There is internal ballistics, external ballistics, and terminal ballistics. Internal is what happens before the bullet leaves the barrel, external is what happens while thr projectile is travelling through the air, and terminal ballistics are what happens inside the target.

Barrel length effects muzzle velocity greatly, the bullet traveling through the air does not slow it as much as you'd think, ballistic coefficient is a bullets shape relating to drag and loss of speed due to friction from the air.

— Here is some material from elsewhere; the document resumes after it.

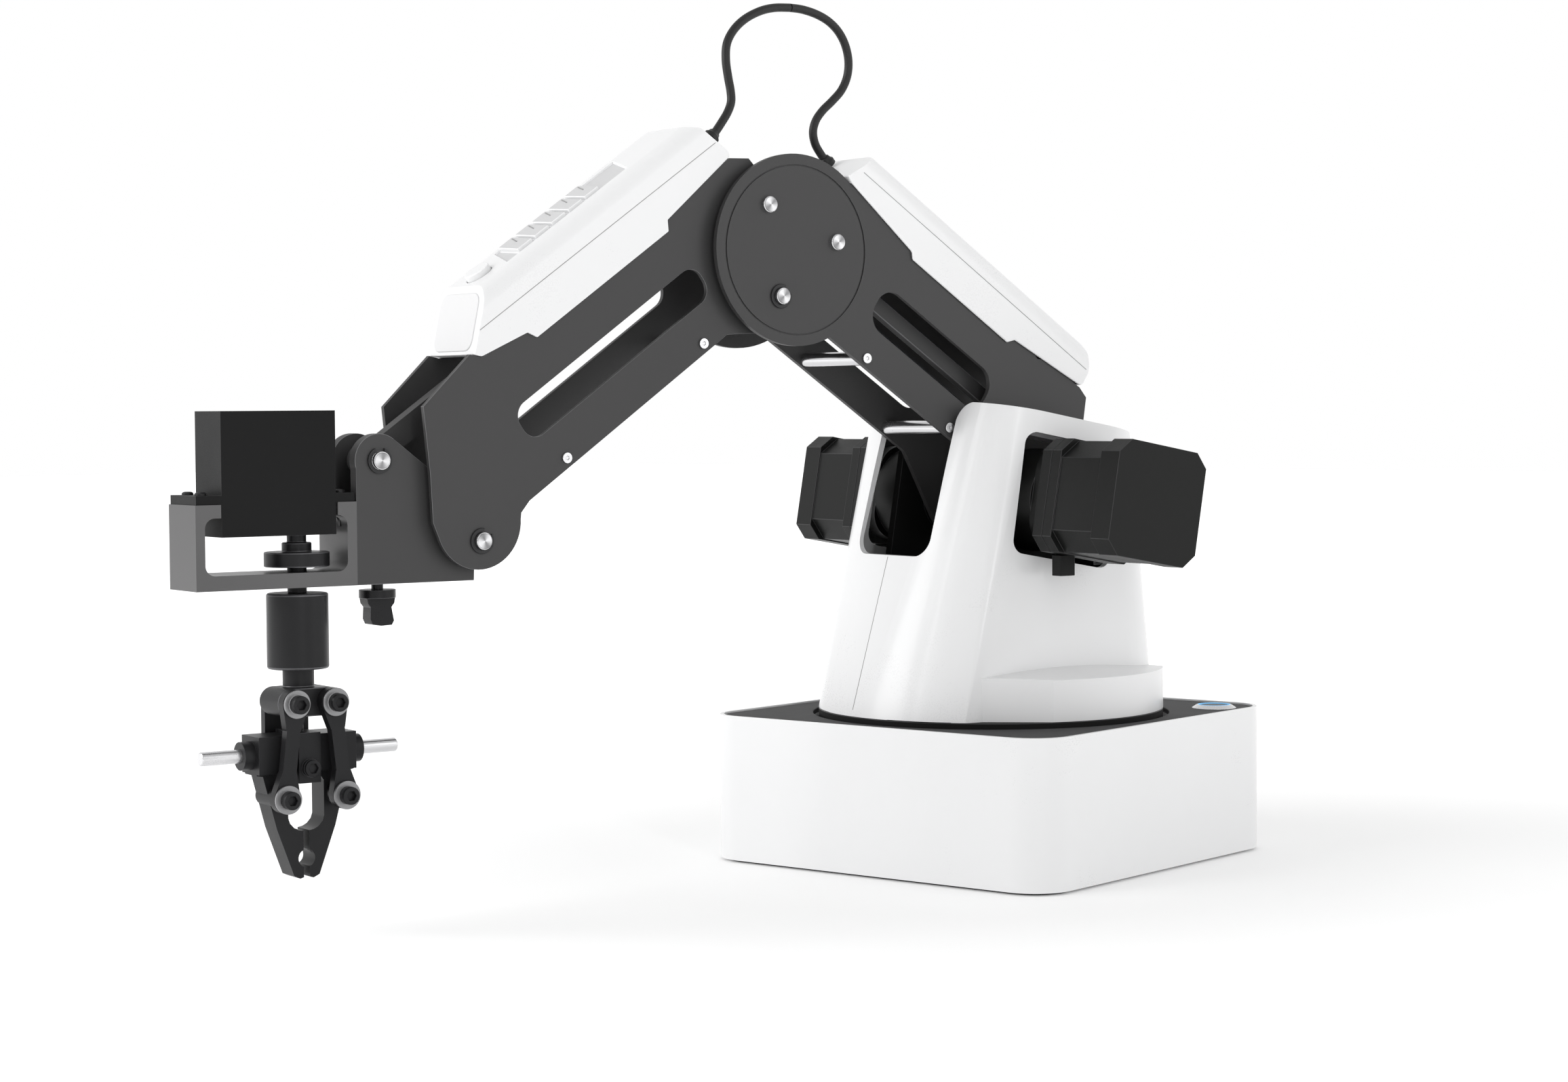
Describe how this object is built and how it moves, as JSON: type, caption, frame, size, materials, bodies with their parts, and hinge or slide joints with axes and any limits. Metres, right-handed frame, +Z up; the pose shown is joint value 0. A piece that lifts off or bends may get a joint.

Even .45acp fmj loads I believe only lose about 50-75fps from 0-100yds. Which really is nothing. Hollow points nowadays are designed around a specific velocity range, depending on caliber and purpose. So if for example let's say a .40 S&W load is a 180gr bullet at 1000fps. We will say it is a hollow point load with a HP designed to expand in the 900-1100 fps range. If the bullet only loses 75fps at 100yds from the original muzzle velocity, the bullet SHOULD still be within its expansion range to work properly.

Now it isn't a perfect world and things don't work how they should all the time. Hell a deer can live for several minutes and run a good ways with a 1" hole through its heart.

For me and pistol carry ammuntion. I prefer more penetration over expansion. I carry hollow points, but tough ones that show deep penetration in testing. The expansion is just a bonus. A hole that goes all the way through is best, loss of blood and blood pressure.
 
Unclenick...very well said...there just isn't a magic bullet for all LEO and homeowner use. One shot stops with a handgun are problematic at best.
The reality is the ideal design trade-offs vary for every shot taken from every barrel, and the designers of a bullet hope they've hit an average value that is good enough for the majority of situations. The truly ideal bullet for any given gun and shot angle and point o impact would be one custom designed for that exact shot. The Transformer bullet that automatically changes shape based on where it sees it is going and how fast it will impact has yet to be devised.